═══ Data shown

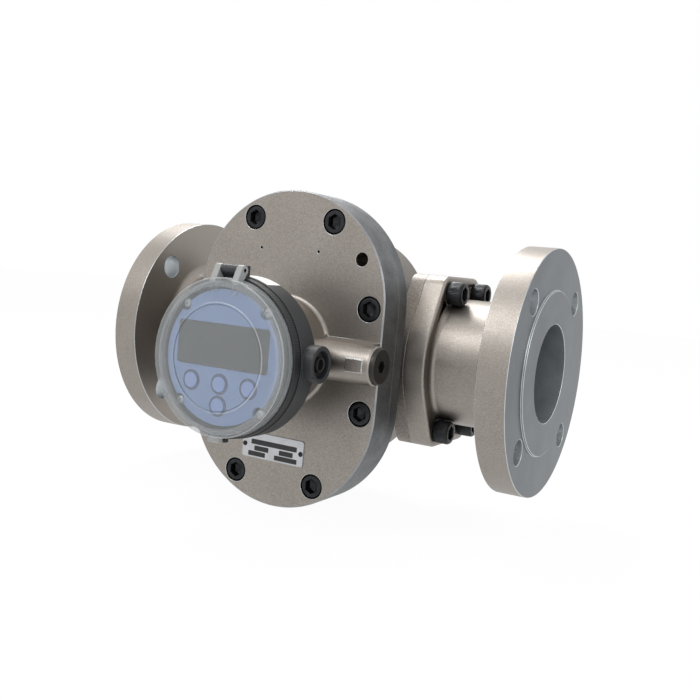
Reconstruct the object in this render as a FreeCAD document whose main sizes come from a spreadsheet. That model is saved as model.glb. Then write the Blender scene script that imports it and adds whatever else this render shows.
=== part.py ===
import FreeCAD, Part
import math
import os
from enum import IntEnum

import Sketcher
from FreeCAD import Placement, Rotation, Vector

# Flanged oval gear flow meter with a round display on its front cover.
# X runs along the pipe, Z is up and -Y is the display side.
# The origin is on the pipe axis, in the plane of the inlet flange round its bolt holes.
# Front distances are measured from the pipe axis towards -Y.
# Everything is worked out about the middle of the meter, then moved along X to its place.

SIZES = {
    # Pipe line
    "face_to_face": 355.0,
    "flange_radius": 95.25,
    "flange_thickness": 22.4,
    "raised_face_radius": 63.5,
    "raised_face_height": 1.6,
    "pipe_bore_radius": 38.0,
    "flange_bolt_circle": 76.2,
    "flange_hole_radius": 9.5,
    # Adapters between the meter body and the pipe flanges
    "pad_thickness": 17.5,
    "pad_core_radius": 60.0,
    "pad_ear_radius": 13.0,
    "pad_ear_depth": 25.0,
    "pad_ear_height": 54.0,
    "neck_radius": 50.0,
    "neck_fillet": 9.0,
    "neck_root_fillet": 4.0,
    "port_flange_thickness": 12.0,
    "cast_edge": 2.5,
    # Cap screws
    "cap_head_radius": 9.0,
    "cap_head_height": 12.0,
    "cap_shank_radius": 6.0,
    "cap_socket_flats": 10.0,
    "cap_socket_depth": 6.5,
    "cap_edge": 0.8,
    "spot_face_gap": 0.4,
    "adapter_screw_length": 28.0,
    "cover_screw_length": 23.5,
    "screw_gap": 0.05,
    "through_hole_gap": 0.6,
    # Meter body and front cover
    "gear_offset": 38.0,
    "rim_radius": 82.5,
    "seam_front": 77.0,
    "body_rim_thickness": 13.0,
    "cover_thickness": 23.3,
    "cover_edge": 1.0,
    "case_radius": 63.5,
    "case_offset": 30.5,
    "case_rear": 20.0,
    "case_rear_fillet": 6.0,
    "cover_bolt_circle": 70.0,
    "counterbore_gap": 0.4,
    "head_recess": 0.3,
    "jack_hole_radius": 5.0,
    "dowel_radius": 4.0,
    "dowel_bite": 9.0,
    "port_throat_reach": 60.0,
    "port_mouth_reach": 28.0,
    "port_mouth_radius": 24.0,
    "port_mouth_front": 22.0,
    "port_root_radius": 30.0,
    "port_barrel_radius": 52.0,
    # Seals
    "seal_width": 3.6,
    "seal_height": 2.7,
    "seal_side_gap": 0.2,
    "cover_seal_radius": 53.5,
    "port_seal_radius": 44.5,
    # Measuring chamber and oval gears
    "chamber_depth": 84.0,
    "gear_long_radius": 46.0,
    "gear_tip_gap": 0.15,
    "tooth_depth": 4.2,
    "shaft_radius": 8.0,
    "shaft_bite": 8.0,
    "shaft_running_gap": 0.05,
    "bush_wall": 4.0,
    "washer_radius": 14.0,
    "washer_thickness": 1.5,
    "gear_end_gap": 0.2,
    "magnet_radius": 3.0,
    "magnet_length": 5.0,
    "magnet_circle": 20.0,
    "magnet_gap": 0.05,
    # Boss, sensor pocket and cable conduit of the cover
    "boss_radius": 40.0,
    "boss_front": 139.2,
    "boss_fillet": 3.5,
    "pocket_radius": 28.0,
    "pocket_floor_front": 92.0,
    "conduit_front": 114.0,
    "conduit_drop": 0.2,
    "conduit_radius": 14.2,
    "conduit_base_half": 15.6,
    "conduit_foot_radius": 1.5,
    "conduit_reach": 88.0,
    "conduit_tip_length": 6.5,
    "conduit_bore_radius": 8.5,
    "land_inset": 11.4,
    "land_width": 13.0,
    "land_height": 9.2,
    "land_rise": 0.25,
    "plug_radius": 10.0,
    "plug_depth": 14.0,
    "plug_collar_radius": 13.2,
    "plug_collar_height": 3.5,
    "plug_edge": 1.0,
    "plug_socket_flats": 8.5,
    "plug_socket_depth": 7.0,
    # Pick-up board in the boss
    "pickup_half_width": 11.5,
    "pickup_half_height": 23.5,
    "pickup_corner": 1.5,
    "board_thickness": 1.6,
    "pickup_can_radius": 3.0,
    "pickup_can_height": 4.0,
    "pickup_screw_radius": 1.25,
    "pickup_screw_length": 8.0,
    "pickup_screw_margin": 0.6,
    "pickup_can_gap": 0.8,
    "small_head_radius": 2.4,
    "small_head_height": 1.8,
    # Nameplate
    "plate_width": 55.6,
    "plate_height": 19.7,
    "plate_thickness": 0.8,
    "plate_corner": 2.0,
    "plate_centre": -1.6,
    "plate_offset": 76.0,
    "plate_pin_spacing": 51.0,
    "plate_pin_radius": 1.0,
    "plate_pin_bite": 5.0,
    "plate_pin_head_radius": 1.9,
    "plate_pin_head_height": 0.9,
    # Display housing
    "display_drop": 2.5,
    "gasket_thickness": 0.8,
    "gasket_inset": 0.5,
    "housing_radius": 57.0,
    "housing_wall": 4.0,
    "housing_floor": 4.0,
    "housing_rear_taper": 6.0,
    "housing_front": 163.7,
    "housing_cable_radius": 16.0,
    "housing_screw_circle": 34.0,
    "housing_screw_radius": 2.0,
    "housing_screw_length": 15.0,
    "housing_screw_head_radius": 3.5,
    "housing_screw_head_height": 2.8,
    "board_front": 164.8,
    "board_side_gap": 0.5,
    "board_post_radius": 2.6,
    "board_post_inset": 4.0,
    "gland_front": 150.1,
    "gland_rise": 2.0,
    "gland_radius": 12.9,
    "gland_stand_out": 7.5,
    "gland_inner_boss": 1.0,
    "gland_recess_radius": 9.6,
    "gland_recess_depth": 7.0,
    "gland_seal_radius": 6.5,
    "gland_hole_radius": 4.0,
    "gland_gap": 0.1,
    "battery_radius": 7.25,
    "battery_length": 50.0,
    "battery_inset": 17.0,
    "label_glue": 0.05,
    "label_thickness": 0.25,
    "label_sweep": 22.0,
    "label_start": 66.0,
    "label_width": 15.5,
    "label_margin": 1.8,
    # Bezel and its seal
    "bezel_seal_thickness": 0.6,
    "bezel_seal_inner_gap": 0.4,
    "bezel_seal_inset": 1.0,
    "bezel_inset": 0.7,
    "bezel_shoulder_front": 171.2,
    "bezel_front": 172.7,
    # Fascia with its window, keys and screws
    "fascia_ledge": 4.6,
    "fascia_bearing": 1.5,
    "fascia_thickness": 3.5,
    "fascia_screw_inset": 9.0,
    "fascia_screw_notch": 4.6,
    "fascia_screw_head_radius": 3.4,
    "fascia_screw_head_height": 2.4,
    "fascia_screw_radius": 1.5,
    "fascia_screw_length": 19.0,
    "fascia_post_wall": 2.0,
    "blind_hole_spare": 1.0,
    "window_side_margin": 8.5,
    "window_top_margin": 23.85,
    "window_corner": 2.5,
    "window_gap": 0.1,
    "window_thickness": 2.0,
    "window_recess": 0.3,
    "lcd_margin": 1.5,
    "lcd_corner": 1.0,
    "key_radius": 5.6,
    "key_gap": 0.25,
    "key_lip": 1.2,
    "key_lip_thickness": 1.0,
    "key_rest_gap": 0.2,
    "key_rise": 0.9,
    "key_edge": 0.6,
    "key_spacing": 24.3,
    "key_row_pitch": 15.2,
    "key_rim_gap": 5.2,
    "key_window_gap": 4.15,
    "key_travel": 1.0,
    "switch_radius": 3.2,
    "switch_margin": 0.3,
    # Hinged lid
    "lid_inset": 1.3,
    "lid_fit_gap": 1.2,
    "lid_wall": 2.2,
    "lid_face": 2.2,
    "lid_rear_gap": 0.3,
    "lid_front": 182.2,
    "lid_edge": 2.5,
    "lid_ring_radius": 37.1,
    "lid_ring_width": 1.0,
    "lid_ring_height": 0.4,
    "hinge_front": 172.7,
    "hinge_stand_out": 5.5,
    "hinge_ear_radius": 3.6,
    "hinge_ear_width": 5.0,
    "ear_web_radius": 1.5,
    "ear_web_bite": 0.6,
    "ear_web_rear_inset": 4.2,
    "ear_web_front_inset": 3.2,
    "hinge_knuckle_half": 6.3,
    "hinge_knuckle_radius": 3.4,
    "knuckle_web_radius": 1.4,
    "knuckle_web_inset": 2.0,
    "knuckle_lid_gap": 0.4,
    "hinge_plate_half": 10.0,
    "hinge_plate_front": 168.2,
    "hinge_side_gap": 0.4,
    "hinge_pin_radius": 1.5,
    "hinge_pin_gap": 0.05,
    "catch_half_width": 5.0,
    "catch_stand_out": 2.7,
    "catch_bite": 1.5,
    "catch_rear": 167.2,
    "tab_stand_out": 3.6,
    "tab_rear": 173.7,
    "tab_depth": 4.5,
}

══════

**What you should do**
Return the lines above precisely as they appear, beginning at the first line and ending at the line with "# Everything is", and nothing after it.

**Task response**
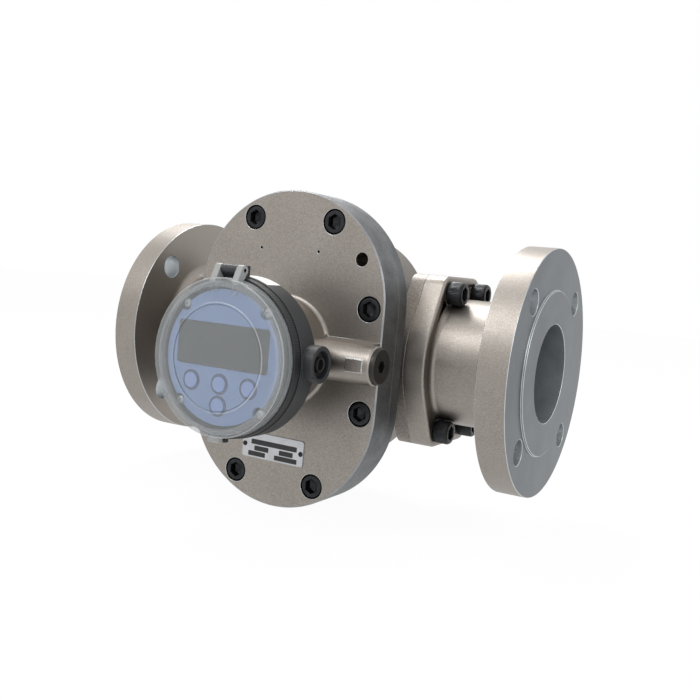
Reconstruct the object in this render as a FreeCAD document whose main sizes come from a spreadsheet. That model is saved as model.glb. Then write the Blender scene script that imports it and adds whatever else this render shows.
=== part.py ===
import FreeCAD, Part
import math
import os
from enum import IntEnum

import Sketcher
from FreeCAD import Placement, Rotation, Vector

# Flanged oval gear flow meter with a round display on its front cover.
# X runs along the pipe, Z is up and -Y is the display side.
# The origin is on the pipe axis, in the plane of the inlet flange round its bolt holes.
# Front distances are measured from the pipe axis towards -Y.
# Everything is worked out about the middle of the meter, then moved along X to its place.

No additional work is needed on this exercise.